Intelligent Machines

Inside an Intergalactic Video Game, a Search for Real Alien Worlds

Showing that algorithms are often no match for human vision, players of EVE Online will sift through satellite imagery in a vast citizen science hunt for exoplanets.

Apr 17, 2017

This June the University of Geneva will launch the largest citizen science project yet conceived, enlisting hundreds of thousands of video gamers in the search for undiscovered exoplanets. The project will be launched in EVE Online, a video game set in a fictional galaxy that players tour in spaceships as they compete for resources and dominance of virtual territory.

The effort shows how the limits of algorithmic automation can be overcome through clever crowdsourcing, and it shows how the communities built around video games can be tapped to perform useful tasks.

In conjunction with Massively Multiplayer Online Science (MMOS), a company that pairs game makers with scientists, EVE players will be given access to 167,000 light curve images, collected by the European Space Agency satellite CoRoT, which launched in December 2006. “To date, scientists have found around 30 planets inside the data set,” said Michel Mayor, winner of the 2017 Wolf Prize for Physics and discoverer of the first exoplanet. “We estimate there are around a dozen undiscovered planets still hidden within the images.”

For centuries astronomers suspected that there may be other planets beyond the ones found in our own solar system. But it wasn’t until 1992 that humans had the means to detect and verify the existence of these so-called exoplanets, using high-power telescopes and spectrometer technology. More than 3,600 exoplanets have been discovered since then. Most have been found using a technique known as transit photometry, which detects minor changes in light whenever a planet passes in front of the star around which it orbits. By measuring the length and regularity of this dimming effect, it is possible to extrapolate a great deal of information about the planet, including its radius, mass, and density.

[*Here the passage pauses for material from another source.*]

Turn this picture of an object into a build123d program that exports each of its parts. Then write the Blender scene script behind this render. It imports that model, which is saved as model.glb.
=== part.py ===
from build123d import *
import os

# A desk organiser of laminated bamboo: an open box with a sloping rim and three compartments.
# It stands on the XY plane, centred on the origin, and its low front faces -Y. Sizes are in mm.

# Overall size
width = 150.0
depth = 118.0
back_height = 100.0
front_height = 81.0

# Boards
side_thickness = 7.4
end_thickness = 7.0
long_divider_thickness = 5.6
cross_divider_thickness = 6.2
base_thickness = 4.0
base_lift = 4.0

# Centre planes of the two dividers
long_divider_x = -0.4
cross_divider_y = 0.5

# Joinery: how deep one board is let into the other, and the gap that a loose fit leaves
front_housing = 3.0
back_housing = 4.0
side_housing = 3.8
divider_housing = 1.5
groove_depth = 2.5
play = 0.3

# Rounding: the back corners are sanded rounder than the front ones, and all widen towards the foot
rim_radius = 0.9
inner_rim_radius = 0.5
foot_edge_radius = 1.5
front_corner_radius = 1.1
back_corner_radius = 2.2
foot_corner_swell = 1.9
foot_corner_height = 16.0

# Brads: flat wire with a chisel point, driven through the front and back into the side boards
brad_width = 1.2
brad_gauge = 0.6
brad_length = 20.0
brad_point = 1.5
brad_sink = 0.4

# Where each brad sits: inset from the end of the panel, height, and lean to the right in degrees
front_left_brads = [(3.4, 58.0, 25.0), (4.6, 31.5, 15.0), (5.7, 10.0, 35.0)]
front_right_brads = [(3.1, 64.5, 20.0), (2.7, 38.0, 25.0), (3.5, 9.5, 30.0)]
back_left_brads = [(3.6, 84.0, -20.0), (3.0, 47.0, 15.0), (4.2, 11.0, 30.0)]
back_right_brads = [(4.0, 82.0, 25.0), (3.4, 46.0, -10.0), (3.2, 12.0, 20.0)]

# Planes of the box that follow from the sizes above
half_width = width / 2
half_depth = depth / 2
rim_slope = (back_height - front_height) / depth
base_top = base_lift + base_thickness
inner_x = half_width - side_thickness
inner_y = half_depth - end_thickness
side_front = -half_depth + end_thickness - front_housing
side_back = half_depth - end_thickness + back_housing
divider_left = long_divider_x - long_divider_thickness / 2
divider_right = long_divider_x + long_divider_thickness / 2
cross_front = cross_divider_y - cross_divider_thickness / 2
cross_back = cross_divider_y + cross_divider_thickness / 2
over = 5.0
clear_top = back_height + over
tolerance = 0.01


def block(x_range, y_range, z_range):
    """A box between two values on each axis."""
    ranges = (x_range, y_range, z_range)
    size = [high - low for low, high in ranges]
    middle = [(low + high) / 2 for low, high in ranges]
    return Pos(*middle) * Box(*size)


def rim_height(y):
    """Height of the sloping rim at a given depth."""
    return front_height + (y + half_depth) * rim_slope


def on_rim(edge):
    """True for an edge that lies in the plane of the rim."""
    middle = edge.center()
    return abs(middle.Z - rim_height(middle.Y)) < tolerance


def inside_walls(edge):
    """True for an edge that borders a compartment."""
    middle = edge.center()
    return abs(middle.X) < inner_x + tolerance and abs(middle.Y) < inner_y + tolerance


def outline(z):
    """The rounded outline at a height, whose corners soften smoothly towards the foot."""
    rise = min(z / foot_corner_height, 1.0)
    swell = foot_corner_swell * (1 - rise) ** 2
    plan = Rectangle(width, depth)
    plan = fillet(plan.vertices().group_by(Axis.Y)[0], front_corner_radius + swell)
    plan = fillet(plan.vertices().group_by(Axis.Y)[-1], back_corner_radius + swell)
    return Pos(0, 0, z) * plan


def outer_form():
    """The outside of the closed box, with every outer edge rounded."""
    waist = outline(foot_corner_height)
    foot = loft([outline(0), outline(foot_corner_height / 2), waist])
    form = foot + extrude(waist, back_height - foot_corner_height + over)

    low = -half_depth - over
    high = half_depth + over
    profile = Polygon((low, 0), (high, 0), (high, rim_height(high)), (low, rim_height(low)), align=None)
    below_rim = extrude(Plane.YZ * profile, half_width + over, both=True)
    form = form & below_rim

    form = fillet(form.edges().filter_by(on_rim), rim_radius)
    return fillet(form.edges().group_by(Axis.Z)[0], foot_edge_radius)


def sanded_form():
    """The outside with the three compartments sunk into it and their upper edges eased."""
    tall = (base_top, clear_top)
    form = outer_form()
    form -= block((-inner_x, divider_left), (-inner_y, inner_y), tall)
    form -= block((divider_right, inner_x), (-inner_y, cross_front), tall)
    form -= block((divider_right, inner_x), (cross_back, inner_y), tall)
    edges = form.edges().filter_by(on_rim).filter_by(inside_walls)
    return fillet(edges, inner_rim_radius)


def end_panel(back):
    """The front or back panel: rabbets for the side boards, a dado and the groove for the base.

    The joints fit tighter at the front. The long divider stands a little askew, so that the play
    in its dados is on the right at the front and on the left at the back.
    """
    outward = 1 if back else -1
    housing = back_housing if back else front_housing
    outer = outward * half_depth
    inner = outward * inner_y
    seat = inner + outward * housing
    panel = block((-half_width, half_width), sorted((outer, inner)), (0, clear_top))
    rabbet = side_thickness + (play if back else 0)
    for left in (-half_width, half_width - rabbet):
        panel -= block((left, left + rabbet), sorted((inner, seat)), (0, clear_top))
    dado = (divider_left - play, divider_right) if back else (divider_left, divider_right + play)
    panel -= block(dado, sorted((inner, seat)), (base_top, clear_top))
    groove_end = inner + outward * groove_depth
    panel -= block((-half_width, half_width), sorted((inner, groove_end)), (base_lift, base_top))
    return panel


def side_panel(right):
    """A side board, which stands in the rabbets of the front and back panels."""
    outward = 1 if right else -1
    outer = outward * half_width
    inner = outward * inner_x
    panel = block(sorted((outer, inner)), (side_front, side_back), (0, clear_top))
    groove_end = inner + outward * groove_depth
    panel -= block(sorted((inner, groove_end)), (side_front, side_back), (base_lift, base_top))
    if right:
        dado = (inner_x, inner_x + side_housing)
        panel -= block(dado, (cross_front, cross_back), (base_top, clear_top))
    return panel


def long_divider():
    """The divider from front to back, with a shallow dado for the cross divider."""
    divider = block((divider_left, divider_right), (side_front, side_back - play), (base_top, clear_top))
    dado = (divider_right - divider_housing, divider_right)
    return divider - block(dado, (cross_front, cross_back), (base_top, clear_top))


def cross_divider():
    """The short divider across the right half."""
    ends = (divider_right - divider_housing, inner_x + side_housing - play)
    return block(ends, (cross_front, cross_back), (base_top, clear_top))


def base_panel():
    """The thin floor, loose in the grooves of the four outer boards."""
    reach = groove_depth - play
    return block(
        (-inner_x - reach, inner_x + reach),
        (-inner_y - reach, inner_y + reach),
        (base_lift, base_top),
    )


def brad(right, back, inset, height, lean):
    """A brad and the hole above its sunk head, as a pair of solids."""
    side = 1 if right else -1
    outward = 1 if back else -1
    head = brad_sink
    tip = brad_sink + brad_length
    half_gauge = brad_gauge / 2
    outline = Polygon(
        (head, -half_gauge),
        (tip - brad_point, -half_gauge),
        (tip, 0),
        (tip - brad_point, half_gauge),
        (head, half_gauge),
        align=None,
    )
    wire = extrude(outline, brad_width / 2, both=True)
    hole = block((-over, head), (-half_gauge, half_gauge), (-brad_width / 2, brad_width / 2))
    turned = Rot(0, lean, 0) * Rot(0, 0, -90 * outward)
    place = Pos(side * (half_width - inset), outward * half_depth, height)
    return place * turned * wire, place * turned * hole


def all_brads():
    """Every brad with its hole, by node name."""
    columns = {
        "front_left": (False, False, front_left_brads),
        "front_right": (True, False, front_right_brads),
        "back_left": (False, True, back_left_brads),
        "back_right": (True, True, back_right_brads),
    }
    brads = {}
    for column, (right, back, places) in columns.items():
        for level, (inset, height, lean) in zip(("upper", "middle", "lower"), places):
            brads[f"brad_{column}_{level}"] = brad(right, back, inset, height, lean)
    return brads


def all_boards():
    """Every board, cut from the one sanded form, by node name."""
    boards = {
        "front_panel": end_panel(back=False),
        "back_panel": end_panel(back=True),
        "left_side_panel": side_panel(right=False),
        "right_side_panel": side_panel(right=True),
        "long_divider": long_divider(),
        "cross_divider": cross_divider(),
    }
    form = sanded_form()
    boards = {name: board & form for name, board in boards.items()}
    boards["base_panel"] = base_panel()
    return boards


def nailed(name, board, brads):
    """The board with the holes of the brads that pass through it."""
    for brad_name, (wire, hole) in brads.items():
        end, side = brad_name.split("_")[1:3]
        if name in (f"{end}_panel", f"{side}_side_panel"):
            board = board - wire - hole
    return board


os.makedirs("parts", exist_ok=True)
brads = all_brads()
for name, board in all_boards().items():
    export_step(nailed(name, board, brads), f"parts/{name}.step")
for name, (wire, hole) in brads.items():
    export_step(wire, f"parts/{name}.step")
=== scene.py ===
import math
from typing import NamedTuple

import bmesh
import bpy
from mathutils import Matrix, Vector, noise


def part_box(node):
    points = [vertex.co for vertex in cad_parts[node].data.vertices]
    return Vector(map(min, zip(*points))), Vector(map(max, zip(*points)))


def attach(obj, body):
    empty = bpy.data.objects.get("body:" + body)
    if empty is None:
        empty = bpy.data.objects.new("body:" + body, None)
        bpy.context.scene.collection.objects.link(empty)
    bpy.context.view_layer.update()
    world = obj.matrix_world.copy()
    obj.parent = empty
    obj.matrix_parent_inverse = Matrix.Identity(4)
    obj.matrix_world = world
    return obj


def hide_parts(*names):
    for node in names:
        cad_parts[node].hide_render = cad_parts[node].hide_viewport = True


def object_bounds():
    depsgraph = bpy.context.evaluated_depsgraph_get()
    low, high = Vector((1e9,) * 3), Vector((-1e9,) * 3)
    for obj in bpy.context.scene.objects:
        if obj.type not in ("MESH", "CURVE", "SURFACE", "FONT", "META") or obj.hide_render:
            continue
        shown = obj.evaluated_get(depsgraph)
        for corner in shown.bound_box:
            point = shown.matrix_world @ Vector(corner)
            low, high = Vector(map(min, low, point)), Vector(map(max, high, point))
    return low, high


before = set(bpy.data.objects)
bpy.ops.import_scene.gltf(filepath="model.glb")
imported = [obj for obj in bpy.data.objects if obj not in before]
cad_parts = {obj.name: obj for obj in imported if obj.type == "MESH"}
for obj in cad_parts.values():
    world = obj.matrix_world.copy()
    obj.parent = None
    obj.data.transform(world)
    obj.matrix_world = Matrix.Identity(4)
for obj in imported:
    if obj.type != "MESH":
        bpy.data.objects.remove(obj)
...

In recent years computer algorithms have been able to sift through much of the huge amount of data collected to date by various exoplanet-hunting satellites and telescopes, leading to, most recently, NASA’s discovery of three potentially life-sustaining planets in the relatively close Trappist-1 system. Algorithms, however, are only able to parse the most straightforward light data. More complicated imagery that features lots of noise, or irregular spikes in the light curves, can be read only by humans. The amount of brain power required to sift through the information presents a problem for exoplanet-hunting scientists.

The exoplanet project will be folded into EVE Online’s existing fiction and narrative (a virtual version of Mayor will “run” the project in-game). At the height of the game’s popularity, there were more than half a million players. C.C.P., the Reykjavik-based company that makes EVE Online, no longer reports player numbers.

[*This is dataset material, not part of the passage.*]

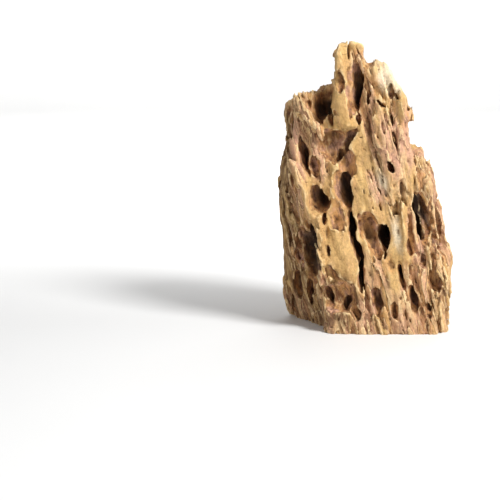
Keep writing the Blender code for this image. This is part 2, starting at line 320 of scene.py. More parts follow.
@dataclass(frozen=True)
class Block:
    """A convex piece of the body: the fracture planes around its middle."""

    middle: Triple
    faces: tuple[Face, ...]

    def crossed(self, start: Vector, inward: Vector) -> float | None:
        """Finds where a line enters the block.

        Args:
            start: A point on the line, in millimetres.
            inward: The line's direction.

        Returns:
            How far past the start it enters, or None where it misses.
        """
        enters, leaves = -math.inf, math.inf
        for face in self.faces:
            normal = face.outward()
            towards = inward.dot(normal)
            room = face.reach - normal.dot(start - Vector(self.middle))
            if abs(towards) < PARALLEL:
                if room < 0:
                    return None
            elif towards > 0:
                leaves = min(leaves, room / towards)
            else:
                enters = max(enters, room / towards)
        return enters if enters < leaves else None


@dataclass(frozen=True)
class Oval:
    """An egg-shaped lump or hollow that is centred on the skin of the body.

    across and height place its middle as someone facing that side sees it. lean tips its top
    to the left, and turn runs its deep end off to the right.
    """

    across: float
    height: float
    width: float
    length: float
    depth: float
    lean: float = GRAIN_LEAN
    turn: float = 15.0
    heading: float = FRONT

    def frame(self) -> Matrix:
        """Returns the matrix that carries a unit ball onto the oval, in metres."""
        angle = math.radians(self.heading)
        outward = Vector((math.cos(angle), math.sin(angle), 0.0))
        right = Vector((-math.sin(angle), math.cos(angle), 0.0))
        up = Vector((0.0, 0.0, 1.0))
        start = right * self.across + up * self.height
        found = [block.crossed(start, -outward) for block in BLOCKS]
        centre = start - outward * min((near for near in found if near is not None), default=0.0)
        lean, turn = math.radians(self.lean), math.radians(self.turn)
        along = up * math.cos(lean) - right * math.sin(lean)
        side = right * math.cos(lean) + up * math.sin(lean)
        inward = side * math.sin(turn) - outward * math.cos(turn)
        side = side * math.cos(turn) + outward * math.sin(turn)
        columns = [axis * size * MM for axis, size in zip((side, along, inward), self.halves())]
        frame = Matrix(columns).transposed().to_4x4()
        frame.translation = centre * MM
        return frame

    def halves(self) -> Triple:
        """Returns half its width, half its length and its depth, in millimetres."""
        return (self.width / 2, self.length / 2, self.depth)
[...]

When players happen upon something interesting, an alert will be sent to the game’s developers. The object will then be checked against a list of known planets. After five separate players have sent an alert for the same image, it will then be sent to the University of Geneva for further investigation. 

It’s not the first time that EVE Online’s player base has contributed to scientific research. For the past year, players have been helping to map the Human Protein Atlas, a Swedish-run effort to catalogue proteins and the genes that encode them in both normal tissue and cancerous tumors. In that case, players were able to, at any point, take a break from their dogfighting, mining, and trading to play a simple game within the game, marking differences between hundreds of thousands of microscopic images. Players threw themselves into the work: the data set was fully marked within just three weeks.

The search for exoplanets won’t be completed so quickly. Once the data set from CoRoT has been completed, the game will be fed a new data set, from Kepler, NASA’s space observatory, which was responsible for finding the potentially life-sustaining planets in the Trappist-1 system. “It has endless potential to scale,” says Bergur Finnbogason, one of the game’s designers.

More broadly, the dream behind these experiments is, Mayor says, to find the existence of life in the universe. “We already have the technology to detect chloride and other molecules that facilitate vegetation. It will not be easy, but it is possible.”